Sitting in a sunny spot on my dorm room bed at Tennessee, praying and reading scripture, God spoke. I was reading through the Bible day by day, intending to read from Genesis to Revelation. I should have been plodding through Leviticus, but a voice kept nagging at me to read Jeremiah. I told the voice that I had a plan, and that I would not get to Jeremiah for many months. But still the voice nagged, and bugged, and whispered. My dorm was unairconditioned, so I had all the windows open. In a way that seems like something that could only happen in the movies, a strong breeze came through, and blew the pages of my bible around. Not to Jeremiah, thankfully, because that would have been unbelievable. I tried to get back to Leviticus but the pages kept blowing, and still the voice tugged at me. “Read Jeremiah.” So Jeremiah it was. The voice, however, was not specific about what I should read, so I just started at the beginning. A mere four verses in, here’s what I found

 Now the word of the Lord came to me, saying,“Before I formed you in the womb I knew you,and before you were born I consecrated you; I appointed you a prophet to the nations.” Then I said, “Ah, Lord God! Behold, I do not know how to speak, for I am only a youth.”  But the Lord said to me,“Do not say, ‘I am only a youth’; for to all to whom I send you, you shall go,and whatever I command you, you shall speak. Do not be afraid of them, for I am with you to deliver you, declares the Lord.” Then the Lord put out his hand and rtouched my mouth. And the Lord said to me, “Behold, I have put smy words in your mouth. See, I have set you this day kover nations and over kingdoms, to pluck up and to break down, to destroy and to overthrow, to build and to plant.”

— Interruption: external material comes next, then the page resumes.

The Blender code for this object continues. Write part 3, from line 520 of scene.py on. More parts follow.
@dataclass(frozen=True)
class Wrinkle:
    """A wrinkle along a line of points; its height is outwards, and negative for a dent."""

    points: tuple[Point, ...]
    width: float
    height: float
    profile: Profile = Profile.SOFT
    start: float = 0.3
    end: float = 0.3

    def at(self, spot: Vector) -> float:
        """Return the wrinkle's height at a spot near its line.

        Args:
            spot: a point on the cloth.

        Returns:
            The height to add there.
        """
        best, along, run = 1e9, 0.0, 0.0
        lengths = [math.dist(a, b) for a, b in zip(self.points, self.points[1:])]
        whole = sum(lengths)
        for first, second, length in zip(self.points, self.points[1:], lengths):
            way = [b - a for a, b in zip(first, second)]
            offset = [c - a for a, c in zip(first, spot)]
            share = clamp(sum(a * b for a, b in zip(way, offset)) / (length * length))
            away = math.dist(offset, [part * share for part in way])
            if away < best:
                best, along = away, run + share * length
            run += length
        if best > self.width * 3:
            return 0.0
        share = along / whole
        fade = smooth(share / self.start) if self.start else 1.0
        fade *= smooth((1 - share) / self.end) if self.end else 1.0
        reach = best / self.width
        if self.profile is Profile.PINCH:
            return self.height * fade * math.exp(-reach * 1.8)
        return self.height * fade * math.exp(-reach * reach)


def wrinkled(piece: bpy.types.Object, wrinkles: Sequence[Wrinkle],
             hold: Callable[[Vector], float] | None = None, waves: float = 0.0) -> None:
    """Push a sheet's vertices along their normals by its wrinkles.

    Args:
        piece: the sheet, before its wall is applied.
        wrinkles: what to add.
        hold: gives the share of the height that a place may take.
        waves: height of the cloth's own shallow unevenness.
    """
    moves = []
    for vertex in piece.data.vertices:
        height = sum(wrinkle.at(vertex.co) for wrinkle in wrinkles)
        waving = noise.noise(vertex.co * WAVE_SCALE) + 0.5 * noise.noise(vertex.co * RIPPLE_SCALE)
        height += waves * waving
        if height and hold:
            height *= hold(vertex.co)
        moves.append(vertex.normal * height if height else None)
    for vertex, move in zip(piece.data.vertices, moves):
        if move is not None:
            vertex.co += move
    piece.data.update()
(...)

Words to a hestitant Jeremiah.  Words to a hestitant me.  People were beginning to recognize my call to ministry, though I was quite certain they were wrong.  But that day, I said yes.  And the irony was not lost on me, two days later, as I sat in a pew with mourners from all over Knoxville, as we prayed for our heartbroken nation.

God’s call to me was clear:  Share my love with the ones who have put their trust in the things of this world.  Show them that though the mountains may shake, my love for them will never falter.  Bring my love and shalom to all the broken places and people.  Go to those to whom I will send you.

It’s been ten years.  Many will mark the 10th anniversary of 9/11 on Sunday, because that’s the day that defined a whole generation of people, the day that changed a nation. I will join with everyone else remembering the day on Sunday, but tomorrow, I will remember that it was the day I said yes, the day from which my life will never be the same.